Common Sense and the Mari Eponym Chronicle’s Eclipse

Anciently recorded astronomical events greatly aid in reconstructing historical timelines, but only if they are unambiguous enough to be positively identifiable. One such record is a solar eclipse recorded in the Mari Eponym Chronicle (MEC). Immediately, it presents some problems because that record does not include the month of the observation. Nevertheless, the cuneiform fragment of the MEC with that detail gives us two crucial clues: 1) The previous year was the eponymy of “King Šamši-Adad’s birth,” and 2) the Assyrian eponym (or year name) associated with that birth was “Inaia.” Thus, the eponym “Inaia” might make it possible to identify this eclipse unambiguously.

The Assyrians named each year in advance after their king or a high government official. The Babylonians and other Mesopotamian kingdoms named each year after an important event of the previous year. The minor city-state of Mari, located on a trade route parallel to the Euphrates River, did both. Since many Assyrian traders passed through their city, they used the Assyrian eponyms instead of choosing their own. However, those traveling merchants passed those year names to them orally, resulting in some spelling variations.

Scholars have compiled a list of these annual names for a period of more than 250 years, with no more than one or two missing. Only one, “Innaya,” is phonetically a precise match with “Inaia.” Still, that eponymy was during the reign of Puzur-Aššur II and was more than 60 years before Šamši-Adad I became king in Assyria. Since Šamši-Adad was the Assyrian monarch for 33 years and continued to fight battles until the end of his life, that eponymy is too early to be the year of his birth. However, “Inaia” could have been a misspelling of “Idnaya,” and the eponym list includes that name twice. The first was a century too early for the king’s literal birth, but the second coincided with the beginning of Šamši-Adad’s reign. Moreover, there was a high-magnitude solar eclipse over Mari around that time.

This evidence seemingly makes identifying the MEC eclipse very easy because “birth” in many languages can figuratively signify the start of something new, as in “our country’s birth.” So why do so many scholars try to assign “King Šamši-Adad’s birth” and the eclipse the following year to a date some four decades earlier when no eponym corresponded to “Inaia”? The reason is that one damaged MEC tablet shows that someone listed them there.
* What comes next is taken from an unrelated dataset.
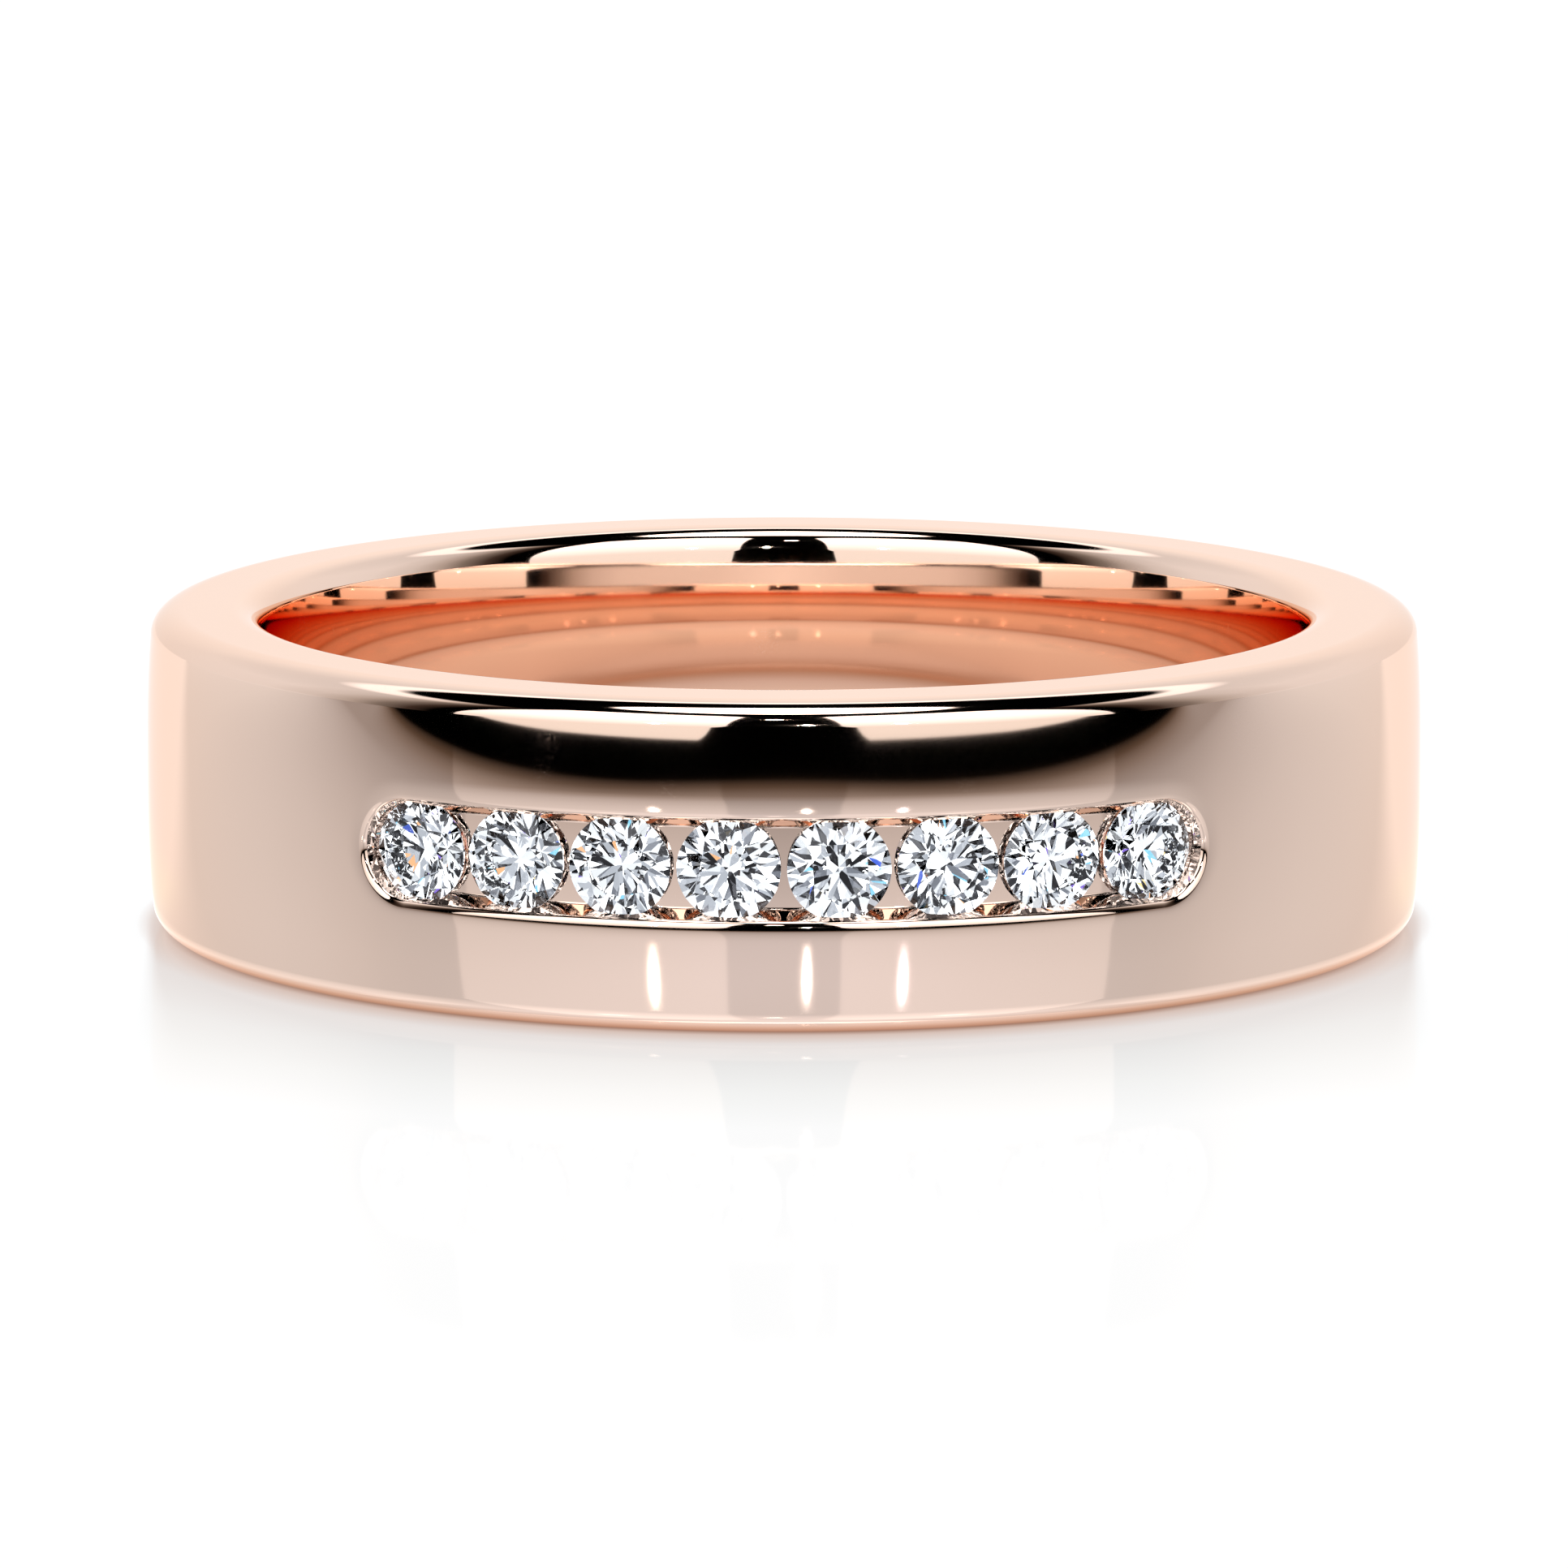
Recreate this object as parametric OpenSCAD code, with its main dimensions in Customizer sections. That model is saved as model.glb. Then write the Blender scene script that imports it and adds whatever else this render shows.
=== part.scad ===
// Channel-set wedding band: one cast gold band and eight round brilliant diamonds.
// The finger axis is +Z, the origin is the centre of the finger hole, and the
// row of stones faces -Y.

/* [Band] */
// Diameter of the straight land in the middle of the finger hole
finger_d = 19.4; // [17:0.1:20.4]
// Length of that straight land along the finger axis
land_len = 1.5; // [1:0.1:3]
// Greatest outer diameter
outer_d = 23.9; // [23.7:0.05:26]
// Width of the band along the finger axis
band_w = 6.0; // [5.6:0.1:7]
// How far the outer surface has fallen at the band's two side faces
dome_drop = 0.128; // [0.02:0.001:0.3]
// Exponent of that fall: 2 is a parabola, more is flatter in the middle
dome_power = 2.78; // [2:0.01:4]
// Outer edge rounding, measured towards the finger hole
edge_r = 0.62; // [0.3:0.01:0.7]
// Outer edge rounding, measured along the finger axis
edge_z = 0.43; // [0.2:0.01:0.6]
// How far the comfort-fit curve opens between the land and the side faces
comfort_r = 0.145; // [0.05:0.005:0.25]
// Inner rim rounding, measured away from the finger hole
rim_r = 0.58; // [0.4:0.01:0.7]
// Inner rim rounding, measured along the finger axis
rim_z = 0.45; // [0.35:0.01:0.5]

/* [Channel] */
// Half height of the channel where its lip meets the outer surface
lip_half = 1.05; // [1:0.01:1.15]
// Radius of the polished lip
lip_r = 0.17; // [0.1:0.01:0.2]
// Lean of the channel's walls away from straight in
wall_lean = 26; // [15:1:30]
// Depth of the channel's floor below the outer surface
floor_depth = 0.40; // [0.36:0.01:0.46]
// Distance from the last stone's centre to the centre of the channel's round end
end_offset = 0.235; // [0.2:0.005:0.4]

/* [Stones] */
// Number of stones in the row
stone_count = 8; // [1:1:8]
// Girdle diameter of a stone
stone_d = 1.86; // [1.8:0.01:1.9]
// Angle from one stone to the next around the band
stone_pitch = 9.64; // [9.6:0.01:10]
// Depth of the girdle's middle below the outer surface
girdle_depth = 0.27; // [0.25:0.01:0.3]
// Height of the girdle's band where it is thickest
girdle_h = 0.05; // [0.03:0.005:0.07]
// Table diameter as a share of the girdle diameter
table_share = 0.57; // [0.53:0.01:0.62]
// Crown angle of the bezel facets
crown_angle = 34; // [32:0.1:36]
// Pavilion angle of the main facets
pavilion_angle = 40.8; // [40:0.1:42]
// Reach of the star facets from the table's edge towards the girdle
star_share = 0.5; // [0.4:0.01:0.6]
// Reach of the lower half facets from the girdle towards the culet
lower_share = 0.78; // [0.7:0.01:0.85]

/* [Seats] */
// Gap between a stone and the gold around it
seat_gap = 0.01; // [0.005:0.005:0.02]
// Radius of the round opening in the floor under each stone
opening_r = 0.90; // [0.86:0.01:0.91]
// Depth of that opening's straight side below the floor
opening_depth = 0.05; // [0.02:0.01:0.1]
// Radius of the pilot hole under each stone's point
pilot_r = 0.12; // [0.08:0.01:0.2]
// Depth of that pilot hole below the girdle's middle
pilot_reach = 0.92; // [0.9:0.01:1.1]

/* [Hidden] */
$fn = 96;

gold = [0.93, 0.72, 0.62];
diamond_white = [0.93, 0.95, 0.98];

finger_r = finger_d / 2;
outer_r = outer_d / 2;
half_w = band_w / 2;
half_land = land_len / 2;
dome_steps = 14;
edge_steps = 7;
comfort_steps = 6;
rim_steps = 8;
// Shares of the rim's height and reach over which its curve keeps its first and last direction
rim_hold = 0.72;
rim_pull = 0.56;

// Radius of the domed outer surface at height z
function dome(z) = outer_r - dome_drop * pow(abs(z) / half_w, dome_power);
// Radius of the comfort-fit curve at height z, beyond the land
function comfort(z) = finger_r + comfort_r * pow((z - half_land) / (half_w - half_land), 2);

// Point of a cubic curve at a share t of its way
function curve(a, b, c, d, t) =
    pow(1 - t, 3) * a + 3 * t * pow(1 - t, 2) * b + 3 * t * t * (1 - t) * c + pow(t, 3) * d;

dome_end = half_w - edge_z;
comfort_end = half_w - rim_z;

// Section of the upper half, from the rim of the finger hole out to the dome
comfort_line = [for (i = [0:comfort_steps])
    let (z = half_land + (comfort_end - half_land) * i / comfort_steps) [comfort(z), z]];
rim_foot = [comfort(comfort_end), comfort_end];
rim_lean = 2 * comfort_r * (comfort_end - half_land) / pow(half_w - half_land, 2);
rim_top = [rim_foot[0] + rim_r, half_w];
rim_arc = [for (i = [1:rim_steps])
    curve(rim_foot, rim_foot + rim_hold * rim_z * [rim_lean, 1],
        rim_top - [rim_pull * rim_r, 0], rim_top, i / rim_steps)];
edge_arc = [for (i = [0:edge_steps - 1])
    let (t = 90 * i / edge_steps)
    [dome(dome_end) - edge_r * (1 - sin(t)), dome_end + edge_z * cos(t)]];
dome_line = [for (i = [0:dome_steps])
    let (z = dome_end * (1 - i * 2 / dome_steps)) [dome(z), z]];
upper_half = concat(comfort_line, rim_arc, edge_arc);
section = concat(upper_half, dome_line, [for (i = [len(upper_half) - 1:-1:0])
    [upper_half[i][0], -upper_half[i][1]]]);

// Channel section, as [half height, depth below the outer surface]
lip_steps = 6;
lip_turn = 90 - wall_lean;
lip_foot_depth = lip_r * (1 - cos(lip_turn));
lip_foot_half = lip_half - lip_r * sin(lip_turn);
floor_half = lip_foot_half - (floor_depth - lip_foot_depth) * tan(wall_lean);
lip_side = [for (i = [0:lip_steps])
    let (t = lip_turn * i / lip_steps)
    [lip_half - lip_r * sin(t), lip_r * (1 - cos(t))]];
channel_side = concat([[lip_half, -0.5]], lip_side, [[floor_half, floor_depth]]);
row_half_angle = stone_pitch * (stone_count - 1) / 2;
end_angle = row_half_angle + end_offset / outer_r * 180 / PI;

// Stone proportions, measured from the middle of the girdle
stone_r = stone_d / 2;
girdle_r = outer_r - girdle_depth;
girdle_half = girdle_h / 2;
table_r = stone_r * table_share;
crown_h = (stone_r - table_r) * tan(crown_angle);
half_turn = 22.5;
table_flat_r = table_r * cos(half_turn);
star_r = table_flat_r + star_share * (stone_r - table_flat_r);
star_h = (stone_r - star_r * cos(half_turn)) * tan(crown_angle);
lower_r = stone_r * (1 - lower_share);
lower_h = (stone_r - lower_r * cos(half_turn)) * tan(pavilion_angle);
culet_h = stone_r * tan(pavilion_angle);
// Outside the round girdle the facets run on to a sixteen-sided outline
rough_r = stone_r * 1.03;
rough_rise = (rough_r - stone_r) * tan(crown_angle);
rough_fall = (rough_r - stone_r) * tan(pavilion_angle);

function ring_point(r, a, h) = [r * cos(a), r * sin(a), h];

brilliant_points = concat(
    [for (k = [0:7]) ring_point(table_r, 45 * k, girdle_half + crown_h)],
    [for (k = [0:7]) ring_point(star_r, 45 * k + half_turn, girdle_half + star_h)],
    [for (k = [0:15]) ring_point(rough_r, half_turn * k, girdle_half - rough_rise)],
    [for (k = [0:15]) ring_point(rough_r, half_turn * k, rough_fall - girdle_half)],
    [for (k = [0:7]) ring_point(lower_r, 45 * k + half_turn, -girdle_half - lower_h)],
    [[0, 0, -girdle_half - culet_h]]);
star_0 = 8;
top_0 = 16;
low_0 = 32;
lower_0 = 48;
culet = 56;

// Faces are listed clockwise as seen from outside
brilliant_faces = concat(
    [[7, 6, 5, 4, 3, 2, 1, 0]],
    [for (k = [0:7]) [k, (k + 1) % 8, star_0 + k]],
    [for (k = [0:7]) [k, star_0 + k, top_0 + 2 * k, star_0 + (k + 7) % 8]],
    [for (k = [0:7]) [star_0 + k, top_0 + 2 * k + 1, top_0 + 2 * k]],
    [for (k = [0:7]) [star_0 + k, top_0 + (2 * k + 2) % 16, top_0 + 2 * k + 1]],
    [for (k = [0:15]) [top_0 + k, top_0 + (k + 1) % 16, low_0 + (k + 1) % 16, low_0 + k]],
    [for (k = [0:7]) [lower_0 + k, low_0 + 2 * k, low_0 + 2 * k + 1]],
    [for (k = [0:7]) [lower_0 + k, low_0 + 2 * k + 1, low_0 + (2 * k + 2) % 16]],
    [for (k = [0:7]) [culet, lower_0 + (k + 7) % 8, low_0 + 2 * k, lower_0 + k]]);

// Seat section around a stone's own axis, as [radius, height above the girdle's middle]
notch_r = stone_r + seat_gap;
notch_half = girdle_half + seat_gap;
bearing_h = -notch_half - (notch_r - opening_r) * tan(pavilion_angle);
opening_h = girdle_depth - floor_depth - opening_depth;
pilot_h = opening_h - (opening_r - pilot_r) * tan(pavilion_angle);
seat_top_r = 0.4;
seat_section = [[0, -pilot_reach], [pilot_r, -pilot_reach], [pilot_r, pilot_h], [opening_r, opening_h],
    [opening_r, bearing_h], [notch_r, -notch_half], [notch_r, notch_half],
    [seat_top_r, notch_half + (notch_r - seat_top_r) * tan(crown_angle)],
    [0, notch_half + (notch_r - seat_top_r) * tan(crown_angle)]];

function stone_angle(n) = (n - (stone_count - 1) / 2) * stone_pitch;

// Put the children at an angle along the row, with +Z pointing straight out of the band
module on_row(angle, r) {
    rotate([0, 0, angle])
        translate([0, -r, 0])
            rotate([90, 0, 0])
                children();
}

// Straight run of the channel, wrapped around the band
module channel_run() {
    rotate([0, 0, -90 - end_angle])
        rotate_extrude(angle = 2 * end_angle)
            polygon(concat(
                [for (p = channel_side) [outer_r - p[1], p[0]]],
                [for (i = [len(channel_side) - 1:-1:0])
                    [outer_r - channel_side[i][1], -channel_side[i][0]]]));
}

// Round end of the channel: a half turn of the same section, on the far side of its own axis
module channel_end(side) {
    rotate([0, 0, -90 * side])
        rotate_extrude(angle = 180)
            polygon(concat(
                [for (p = channel_side) [p[0], -p[1]]],
                [[0, -floor_depth], [0, 0.5]]));
}

// Seat that is cut for one stone: pilot hole, cone, opening in the floor, and the notch for the girdle
module seat() {
    rotate_extrude()
        polygon(seat_section);
}

module band() {
    color(gold)
        difference() {
            rotate_extrude() polygon(section);
            channel_run();
            for (side = [-1, 1]) on_row(side * end_angle, outer_r) channel_end(side);
            for (n = [0:stone_count - 1]) on_row(stone_angle(n), girdle_r) seat();
        }
}

// One round brilliant: a faceted stone turned to a round girdle
module brilliant() {
    intersection() {
        polyhedron(points = brilliant_points, faces = brilliant_faces, convexity = 2);
        translate([0, 0, -stone_d]) cylinder(r = stone_r, h = 2 * stone_d);
    }
}

// Stone number n of the row, counted from 0 at the -X end
module diamond(n) {
    color(diamond_white)
        on_row(stone_angle(n), girdle_r) brilliant();
}

band();
diamond(0);  // diamond_1
diamond(1);  // diamond_2
diamond(2);  // diamond_3
diamond(3);  // diamond_4
diamond(4);  // diamond_5
diamond(5);  // diamond_6
diamond(6);  // diamond_7
diamond(7);  // diamond_8
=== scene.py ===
"""Channel-set wedding band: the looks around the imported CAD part, in metres, in the same frame."""

import math

import bpy
import numpy as np
from mathutils import Matrix, Vector


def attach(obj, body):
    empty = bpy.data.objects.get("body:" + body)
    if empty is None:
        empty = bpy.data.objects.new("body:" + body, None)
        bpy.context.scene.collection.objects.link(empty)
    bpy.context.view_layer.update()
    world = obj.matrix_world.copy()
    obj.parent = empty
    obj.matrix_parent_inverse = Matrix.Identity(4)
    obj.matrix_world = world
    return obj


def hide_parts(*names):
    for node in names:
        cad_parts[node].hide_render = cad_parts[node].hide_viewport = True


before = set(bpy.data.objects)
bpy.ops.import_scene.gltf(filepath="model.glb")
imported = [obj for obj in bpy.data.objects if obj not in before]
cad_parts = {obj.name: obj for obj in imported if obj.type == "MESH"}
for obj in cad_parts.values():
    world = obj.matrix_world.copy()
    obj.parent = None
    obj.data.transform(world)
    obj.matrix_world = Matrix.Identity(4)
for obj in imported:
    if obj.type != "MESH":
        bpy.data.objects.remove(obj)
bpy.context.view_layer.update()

MM = 0.001
scene = bpy.context.scene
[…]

A common-sense approach leads to the theory that these events were from the early part of Šamši-Adad’s rule in Assyria, not this king’s literal birth. However, we must test both models’ historical accuracy with corroborating information.

Chapter 5 of The Six Pillars (forthcoming) tests the historicity of the “literal-birth model,” and it fails all three assessments. In contrast, the “figurative-birth model” is precisely compatible with the ‘standard’ Venus Tablets Middle Chronology. Moreover, ancient records include two other contemporaneously recorded astronomical events during the reign of Šamši-Adad. Although they are somewhat ambiguous, their associated eponyms are identifiable, and the interims between these events and their year names mesh perfectly with the solar eclipse and the eponymy of “Idnaya.” This combination results in the triple astronomical anchoring of Šamši-Adad I’s ruling period, which leaves no doubt about its accuracy. Furthermore, the restored Assyrian King List connects that absolutely dated reigning period with other astronomical events the Assyrians and Babylonians recorded centuries later. With this solution, all that remained was to explain how that erroneous cuneiform tablet came into existence, which Chapter 5 does.

This chronological puzzle was relatively easy to solve. Why has one flawed later effort at reconstructing the MEC fooled so many intelligent people? One reason is a lack of lateral thinking. Moreover, this post’s discussion reinforces that not all genuinely ancient records are of equal value. Millennia ago, people were interested in reconstructing their chronological histories, but they made many mistakes. We must take caution in accepting such records at face value.

The solution to the Mari Eponym Chronicle solar eclipse and “Šamši-Adad’s birth” involved using common sense, taking a step backward, and looking at the broader picture. The apparent answer soon became evident, and with further testing, it proved true.